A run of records
::::::::::
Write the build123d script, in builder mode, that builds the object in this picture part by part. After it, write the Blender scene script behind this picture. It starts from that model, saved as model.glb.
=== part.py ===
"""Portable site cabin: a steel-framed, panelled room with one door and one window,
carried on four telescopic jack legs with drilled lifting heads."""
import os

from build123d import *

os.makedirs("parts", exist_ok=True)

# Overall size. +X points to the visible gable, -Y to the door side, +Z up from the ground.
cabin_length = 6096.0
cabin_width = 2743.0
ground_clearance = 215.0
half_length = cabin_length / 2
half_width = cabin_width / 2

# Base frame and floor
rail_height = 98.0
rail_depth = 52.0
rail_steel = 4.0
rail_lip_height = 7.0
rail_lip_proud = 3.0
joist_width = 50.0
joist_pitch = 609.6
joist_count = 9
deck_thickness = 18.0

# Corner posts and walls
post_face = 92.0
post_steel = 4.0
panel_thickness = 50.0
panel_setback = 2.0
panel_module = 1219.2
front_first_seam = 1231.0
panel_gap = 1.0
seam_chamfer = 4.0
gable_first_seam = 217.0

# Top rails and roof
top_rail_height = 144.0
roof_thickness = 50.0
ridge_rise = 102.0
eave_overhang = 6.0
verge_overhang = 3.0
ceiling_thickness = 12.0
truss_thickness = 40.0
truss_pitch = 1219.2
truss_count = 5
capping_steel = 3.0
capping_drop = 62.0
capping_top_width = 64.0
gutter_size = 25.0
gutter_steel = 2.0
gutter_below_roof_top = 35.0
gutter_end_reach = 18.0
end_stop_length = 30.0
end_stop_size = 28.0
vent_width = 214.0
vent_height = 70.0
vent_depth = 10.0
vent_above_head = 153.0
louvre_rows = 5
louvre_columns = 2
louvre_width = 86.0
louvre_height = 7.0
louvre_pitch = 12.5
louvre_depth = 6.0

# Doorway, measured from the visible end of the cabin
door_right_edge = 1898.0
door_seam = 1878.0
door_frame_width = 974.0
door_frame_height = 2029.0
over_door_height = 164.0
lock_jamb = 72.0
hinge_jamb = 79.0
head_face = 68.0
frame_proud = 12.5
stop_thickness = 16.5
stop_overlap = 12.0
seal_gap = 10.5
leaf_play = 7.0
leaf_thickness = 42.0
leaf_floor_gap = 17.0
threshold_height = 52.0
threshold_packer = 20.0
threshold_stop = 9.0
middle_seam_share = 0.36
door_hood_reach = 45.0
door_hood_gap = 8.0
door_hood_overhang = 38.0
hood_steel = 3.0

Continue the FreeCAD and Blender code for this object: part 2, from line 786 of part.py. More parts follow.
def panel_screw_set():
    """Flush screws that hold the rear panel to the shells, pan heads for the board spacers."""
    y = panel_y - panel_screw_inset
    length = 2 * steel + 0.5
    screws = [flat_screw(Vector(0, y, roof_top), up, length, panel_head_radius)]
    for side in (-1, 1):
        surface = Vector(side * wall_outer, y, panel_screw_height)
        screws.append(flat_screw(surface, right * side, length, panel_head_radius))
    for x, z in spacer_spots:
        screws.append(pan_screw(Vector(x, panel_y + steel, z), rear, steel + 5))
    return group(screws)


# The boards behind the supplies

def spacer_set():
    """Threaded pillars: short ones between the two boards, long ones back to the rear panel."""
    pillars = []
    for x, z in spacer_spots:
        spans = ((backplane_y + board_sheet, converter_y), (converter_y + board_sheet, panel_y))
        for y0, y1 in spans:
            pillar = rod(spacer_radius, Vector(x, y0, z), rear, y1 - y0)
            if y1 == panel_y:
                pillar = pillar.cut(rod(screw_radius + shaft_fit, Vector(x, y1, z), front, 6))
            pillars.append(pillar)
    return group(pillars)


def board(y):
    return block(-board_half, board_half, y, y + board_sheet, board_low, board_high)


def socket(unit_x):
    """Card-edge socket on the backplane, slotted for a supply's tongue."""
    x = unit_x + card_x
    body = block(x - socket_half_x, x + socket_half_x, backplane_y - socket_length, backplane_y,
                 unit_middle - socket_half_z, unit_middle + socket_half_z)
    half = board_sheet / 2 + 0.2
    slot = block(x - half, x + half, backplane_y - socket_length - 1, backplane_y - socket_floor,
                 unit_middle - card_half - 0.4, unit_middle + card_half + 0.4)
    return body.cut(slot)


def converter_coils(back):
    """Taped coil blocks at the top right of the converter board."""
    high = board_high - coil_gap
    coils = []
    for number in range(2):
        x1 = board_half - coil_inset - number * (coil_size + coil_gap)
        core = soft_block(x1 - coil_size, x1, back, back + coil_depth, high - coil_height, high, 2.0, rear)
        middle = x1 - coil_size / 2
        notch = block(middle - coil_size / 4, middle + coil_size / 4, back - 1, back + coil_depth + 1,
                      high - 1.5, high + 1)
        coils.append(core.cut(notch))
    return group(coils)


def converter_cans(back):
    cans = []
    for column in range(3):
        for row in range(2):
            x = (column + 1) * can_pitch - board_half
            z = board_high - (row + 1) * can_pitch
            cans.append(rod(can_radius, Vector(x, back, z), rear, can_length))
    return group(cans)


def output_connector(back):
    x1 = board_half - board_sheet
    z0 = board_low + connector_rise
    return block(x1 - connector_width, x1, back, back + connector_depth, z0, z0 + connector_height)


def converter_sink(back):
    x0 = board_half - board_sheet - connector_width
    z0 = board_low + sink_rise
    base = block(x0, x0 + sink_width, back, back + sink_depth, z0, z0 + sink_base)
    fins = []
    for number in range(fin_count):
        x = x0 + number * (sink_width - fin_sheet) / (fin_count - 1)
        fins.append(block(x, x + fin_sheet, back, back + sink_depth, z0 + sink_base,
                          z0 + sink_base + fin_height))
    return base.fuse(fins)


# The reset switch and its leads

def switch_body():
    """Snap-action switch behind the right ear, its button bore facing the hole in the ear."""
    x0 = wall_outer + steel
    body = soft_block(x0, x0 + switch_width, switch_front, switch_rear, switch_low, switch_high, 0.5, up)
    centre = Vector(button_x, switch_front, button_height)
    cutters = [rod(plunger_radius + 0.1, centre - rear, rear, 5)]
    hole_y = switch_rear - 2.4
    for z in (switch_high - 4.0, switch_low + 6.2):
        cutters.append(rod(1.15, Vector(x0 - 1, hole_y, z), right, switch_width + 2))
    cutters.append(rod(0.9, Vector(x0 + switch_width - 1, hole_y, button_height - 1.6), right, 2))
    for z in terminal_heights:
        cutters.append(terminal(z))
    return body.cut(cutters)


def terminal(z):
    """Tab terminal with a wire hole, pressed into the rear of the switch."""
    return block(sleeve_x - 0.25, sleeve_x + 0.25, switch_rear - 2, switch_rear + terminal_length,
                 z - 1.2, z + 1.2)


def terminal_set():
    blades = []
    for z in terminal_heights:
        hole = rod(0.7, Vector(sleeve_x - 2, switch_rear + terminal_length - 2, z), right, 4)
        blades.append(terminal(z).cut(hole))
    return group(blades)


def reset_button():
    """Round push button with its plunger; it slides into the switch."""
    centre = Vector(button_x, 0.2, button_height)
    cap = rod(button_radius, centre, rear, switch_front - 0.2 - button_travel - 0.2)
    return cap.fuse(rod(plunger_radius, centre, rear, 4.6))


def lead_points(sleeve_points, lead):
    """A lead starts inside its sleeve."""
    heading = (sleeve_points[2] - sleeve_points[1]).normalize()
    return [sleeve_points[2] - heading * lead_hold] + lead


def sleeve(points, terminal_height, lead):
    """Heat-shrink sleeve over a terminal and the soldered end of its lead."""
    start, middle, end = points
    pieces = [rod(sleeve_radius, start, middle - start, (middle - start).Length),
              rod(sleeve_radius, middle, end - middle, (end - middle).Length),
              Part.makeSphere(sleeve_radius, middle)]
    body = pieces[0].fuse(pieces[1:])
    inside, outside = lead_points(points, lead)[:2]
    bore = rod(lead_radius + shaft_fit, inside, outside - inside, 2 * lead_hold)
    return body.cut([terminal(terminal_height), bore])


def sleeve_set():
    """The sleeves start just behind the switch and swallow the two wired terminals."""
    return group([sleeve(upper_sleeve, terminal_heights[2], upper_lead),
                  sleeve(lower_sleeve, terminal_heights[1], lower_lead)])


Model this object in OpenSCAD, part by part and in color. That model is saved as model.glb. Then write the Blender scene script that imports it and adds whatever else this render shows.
::::::::::
-- Exercise objective --
Transcribe word for word the lines from the one holding "Continue the FreeCAD" through the one holding "return group(pillars)". Include both, and add nothing.

-- Task solution --
Continue the FreeCAD and Blender code for this object: part 2, from line 786 of part.py. More parts follow.
def panel_screw_set():
    """Flush screws that hold the rear panel to the shells, pan heads for the board spacers."""
    y = panel_y - panel_screw_inset
    length = 2 * steel + 0.5
    screws = [flat_screw(Vector(0, y, roof_top), up, length, panel_head_radius)]
    for side in (-1, 1):
        surface = Vector(side * wall_outer, y, panel_screw_height)
        screws.append(flat_screw(surface, right * side, length, panel_head_radius))
    for x, z in spacer_spots:
        screws.append(pan_screw(Vector(x, panel_y + steel, z), rear, steel + 5))
    return group(screws)


# The boards behind the supplies

def spacer_set():
    """Threaded pillars: short ones between the two boards, long ones back to the rear panel."""
    pillars = []
    for x, z in spacer_spots:
        spans = ((backplane_y + board_sheet, converter_y), (converter_y + board_sheet, panel_y))
        for y0, y1 in spans:
            pillar = rod(spacer_radius, Vector(x, y0, z), rear, y1 - y0)
            if y1 == panel_y:
                pillar = pillar.cut(rod(screw_radius + shaft_fit, Vector(x, y1, z), front, 6))
            pillars.append(pillar)
    return group(pillars)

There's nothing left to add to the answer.